Kontorovich believes that the Palestinians could use Interpol for aggressive behavior against Israel, but that, ultimately, Palestinian membership will not have any real legal repercussions for the Jewish state.

“They can use it to issue harassing ‘red notices’ — arrest requests — which have no binding legal obligation, but [which] will be vexatious and distracting,” he said.

Jewish communal and legal organizations also expressed concern about the Palestinians acceptance into Interpol — especially the timing. The Palestinians were admitted in the wake of the deadly terror attack in Har Adar on September 26.

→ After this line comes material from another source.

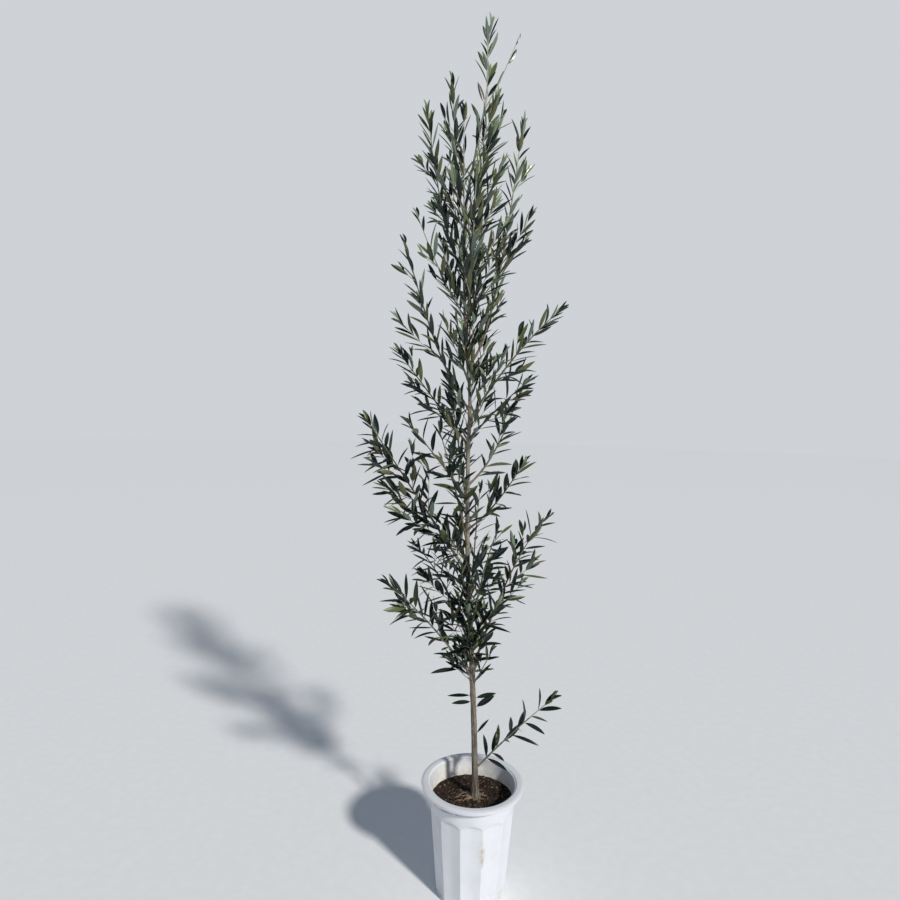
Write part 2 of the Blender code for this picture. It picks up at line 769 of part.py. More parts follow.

“It is unconscionable that the Palestinian Authority, only a day after a major terrorist attack in Israel, is being rewarded by being welcomed into an organization whose whole raison d’être is to fight international crime and terror,” Dr. Moshe Kantor, president of the European Jewish Congress, said in a statement.

“The Palestinian Authority must meet standardize[d] criteria before even approaching Interpol membership,” he said.

Similarly, the Anti-Defamation League (ADL) called Palestinian acceptance at Interpol “premature,” and said that the move hurts chances for an Israeli-Palestinian peace deal. The Interpol vote “must be seen as the latest step in the ongoing Palestinian campaign to seek international recognition as a state outside the context of bilateral negotiations with Israel,” said Sharon Nazarian, the ADL’s senior vice president for international affairs.

Kontorovich said that unilateral moves will not help the Palestinians attain actual statehood, but at the same time, developments like the Interpol episode illustrate the strategic failure of Israel’s current approach to Palestinian statehood campaigns.

“Israel has to win every time, the Palestinians only need to win once,” he said. “Israel’s diplomatic defeat shows the weakness of its purely reactive, defensive diplomatic posture. Unless it is willing to pursue aggressive strategies that would put the PA government on the defensive, losses like this one are inevitable.”